Dataset excerpt:
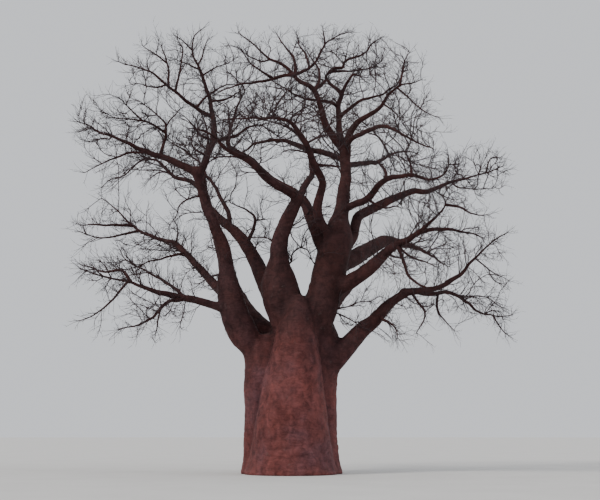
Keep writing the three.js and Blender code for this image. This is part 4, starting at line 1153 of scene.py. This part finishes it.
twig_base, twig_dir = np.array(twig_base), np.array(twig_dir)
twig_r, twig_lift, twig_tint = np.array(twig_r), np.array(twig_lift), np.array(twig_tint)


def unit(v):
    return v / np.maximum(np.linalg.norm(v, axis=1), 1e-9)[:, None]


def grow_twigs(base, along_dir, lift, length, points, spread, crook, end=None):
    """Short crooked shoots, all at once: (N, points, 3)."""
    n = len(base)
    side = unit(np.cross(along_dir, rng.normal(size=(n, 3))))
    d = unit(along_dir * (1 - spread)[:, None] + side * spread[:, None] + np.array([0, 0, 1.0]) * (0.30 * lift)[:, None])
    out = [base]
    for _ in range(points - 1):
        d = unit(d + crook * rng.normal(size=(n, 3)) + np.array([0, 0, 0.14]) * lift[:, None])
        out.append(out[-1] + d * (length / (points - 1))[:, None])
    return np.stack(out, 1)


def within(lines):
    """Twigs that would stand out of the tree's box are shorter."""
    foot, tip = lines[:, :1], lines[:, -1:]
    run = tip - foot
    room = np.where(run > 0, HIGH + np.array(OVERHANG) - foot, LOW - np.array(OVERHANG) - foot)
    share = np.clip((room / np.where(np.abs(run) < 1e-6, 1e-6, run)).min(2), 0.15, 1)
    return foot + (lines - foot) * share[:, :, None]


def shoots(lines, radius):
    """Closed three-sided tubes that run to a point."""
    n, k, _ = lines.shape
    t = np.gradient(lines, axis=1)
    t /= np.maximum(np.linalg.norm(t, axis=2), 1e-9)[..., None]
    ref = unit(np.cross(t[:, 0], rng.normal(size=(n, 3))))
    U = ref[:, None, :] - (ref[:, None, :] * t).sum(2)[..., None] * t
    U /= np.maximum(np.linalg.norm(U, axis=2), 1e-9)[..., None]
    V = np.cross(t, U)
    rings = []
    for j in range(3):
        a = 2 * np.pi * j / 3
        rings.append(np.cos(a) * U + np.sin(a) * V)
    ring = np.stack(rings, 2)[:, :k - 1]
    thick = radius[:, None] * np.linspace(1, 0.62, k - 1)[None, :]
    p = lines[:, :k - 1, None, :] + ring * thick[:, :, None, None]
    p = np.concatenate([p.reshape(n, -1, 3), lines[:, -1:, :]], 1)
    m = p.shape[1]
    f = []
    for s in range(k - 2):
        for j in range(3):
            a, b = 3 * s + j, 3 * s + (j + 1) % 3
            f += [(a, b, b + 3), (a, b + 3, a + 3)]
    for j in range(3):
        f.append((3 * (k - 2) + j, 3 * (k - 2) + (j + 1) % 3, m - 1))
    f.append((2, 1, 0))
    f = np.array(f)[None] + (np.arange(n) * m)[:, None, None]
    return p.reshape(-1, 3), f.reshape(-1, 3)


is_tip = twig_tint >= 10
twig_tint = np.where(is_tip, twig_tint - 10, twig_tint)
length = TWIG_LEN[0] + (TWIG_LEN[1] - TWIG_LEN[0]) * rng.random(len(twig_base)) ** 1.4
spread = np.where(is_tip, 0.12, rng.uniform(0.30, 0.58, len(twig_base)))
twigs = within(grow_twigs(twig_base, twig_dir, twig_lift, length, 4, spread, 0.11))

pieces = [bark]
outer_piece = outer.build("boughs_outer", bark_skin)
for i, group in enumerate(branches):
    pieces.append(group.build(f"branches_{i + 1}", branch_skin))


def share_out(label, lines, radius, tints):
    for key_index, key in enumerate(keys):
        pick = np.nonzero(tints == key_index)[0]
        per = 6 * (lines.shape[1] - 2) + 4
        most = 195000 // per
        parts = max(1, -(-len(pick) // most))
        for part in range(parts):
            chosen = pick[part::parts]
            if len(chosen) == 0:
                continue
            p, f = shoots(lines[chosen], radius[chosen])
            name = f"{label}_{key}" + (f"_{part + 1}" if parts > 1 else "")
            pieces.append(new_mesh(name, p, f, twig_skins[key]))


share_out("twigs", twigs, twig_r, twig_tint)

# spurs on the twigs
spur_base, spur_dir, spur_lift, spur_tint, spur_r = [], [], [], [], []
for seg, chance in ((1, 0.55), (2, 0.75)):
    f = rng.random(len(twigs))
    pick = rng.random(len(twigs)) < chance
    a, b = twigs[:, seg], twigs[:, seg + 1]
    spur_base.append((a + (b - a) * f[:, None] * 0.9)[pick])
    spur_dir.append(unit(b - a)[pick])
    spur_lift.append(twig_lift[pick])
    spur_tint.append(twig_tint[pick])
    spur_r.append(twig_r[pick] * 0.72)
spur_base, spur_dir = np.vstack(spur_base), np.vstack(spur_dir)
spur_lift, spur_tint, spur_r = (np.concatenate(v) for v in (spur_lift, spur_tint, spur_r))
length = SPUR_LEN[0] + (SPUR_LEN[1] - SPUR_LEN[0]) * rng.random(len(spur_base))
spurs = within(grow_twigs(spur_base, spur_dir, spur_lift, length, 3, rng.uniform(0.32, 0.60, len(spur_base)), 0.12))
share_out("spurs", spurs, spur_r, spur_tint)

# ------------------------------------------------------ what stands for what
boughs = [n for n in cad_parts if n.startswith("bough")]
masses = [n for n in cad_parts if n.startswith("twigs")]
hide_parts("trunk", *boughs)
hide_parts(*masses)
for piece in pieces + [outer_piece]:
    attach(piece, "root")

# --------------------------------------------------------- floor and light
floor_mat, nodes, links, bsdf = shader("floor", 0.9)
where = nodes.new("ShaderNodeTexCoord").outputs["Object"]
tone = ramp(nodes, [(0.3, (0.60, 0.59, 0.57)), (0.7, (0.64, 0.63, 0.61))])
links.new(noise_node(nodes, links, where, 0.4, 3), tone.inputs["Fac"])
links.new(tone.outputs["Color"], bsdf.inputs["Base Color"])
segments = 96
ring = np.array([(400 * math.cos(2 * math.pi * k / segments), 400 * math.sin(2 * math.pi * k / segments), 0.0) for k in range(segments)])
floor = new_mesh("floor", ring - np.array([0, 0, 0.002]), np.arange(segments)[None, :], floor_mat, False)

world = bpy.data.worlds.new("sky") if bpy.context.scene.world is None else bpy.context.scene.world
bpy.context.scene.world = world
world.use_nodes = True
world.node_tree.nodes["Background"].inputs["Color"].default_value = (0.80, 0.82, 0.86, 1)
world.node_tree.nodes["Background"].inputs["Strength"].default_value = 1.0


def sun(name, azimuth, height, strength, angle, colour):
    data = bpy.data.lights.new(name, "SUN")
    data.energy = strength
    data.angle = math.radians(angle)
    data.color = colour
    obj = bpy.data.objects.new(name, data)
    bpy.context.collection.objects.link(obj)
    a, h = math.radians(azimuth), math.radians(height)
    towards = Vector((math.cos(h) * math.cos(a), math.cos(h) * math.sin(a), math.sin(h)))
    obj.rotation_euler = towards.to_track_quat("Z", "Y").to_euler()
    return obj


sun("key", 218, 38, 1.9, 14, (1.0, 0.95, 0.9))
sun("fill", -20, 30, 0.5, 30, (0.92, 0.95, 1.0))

What to work on:
Your task is to transcribe the line containing "hide_parts(*masses)" and every line after it, through the last line of the data, exactly as written and with nothing more.

Task response:
hide_parts(*masses)
for piece in pieces + [outer_piece]:
    attach(piece, "root")

# --------------------------------------------------------- floor and light
floor_mat, nodes, links, bsdf = shader("floor", 0.9)
where = nodes.new("ShaderNodeTexCoord").outputs["Object"]
tone = ramp(nodes, [(0.3, (0.60, 0.59, 0.57)), (0.7, (0.64, 0.63, 0.61))])
links.new(noise_node(nodes, links, where, 0.4, 3), tone.inputs["Fac"])
links.new(tone.outputs["Color"], bsdf.inputs["Base Color"])
segments = 96
ring = np.array([(400 * math.cos(2 * math.pi * k / segments), 400 * math.sin(2 * math.pi * k / segments), 0.0) for k in range(segments)])
floor = new_mesh("floor", ring - np.array([0, 0, 0.002]), np.arange(segments)[None, :], floor_mat, False)

world = bpy.data.worlds.new("sky") if bpy.context.scene.world is None else bpy.context.scene.world
bpy.context.scene.world = world
world.use_nodes = True
world.node_tree.nodes["Background"].inputs["Color"].default_value = (0.80, 0.82, 0.86, 1)
world.node_tree.nodes["Background"].inputs["Strength"].default_value = 1.0


def sun(name, azimuth, height, strength, angle, colour):
    data = bpy.data.lights.new(name, "SUN")
    data.energy = strength
    data.angle = math.radians(angle)
    data.color = colour
    obj = bpy.data.objects.new(name, data)
    bpy.context.collection.objects.link(obj)
    a, h = math.radians(azimuth), math.radians(height)
    towards = Vector((math.cos(h) * math.cos(a), math.cos(h) * math.sin(a), math.sin(h)))
    obj.rotation_euler = towards.to_track_quat("Z", "Y").to_euler()
    return obj


sun("key", 218, 38, 1.9, 14, (1.0, 0.95, 0.9))
sun("fill", -20, 30, 0.5, 30, (0.92, 0.95, 1.0))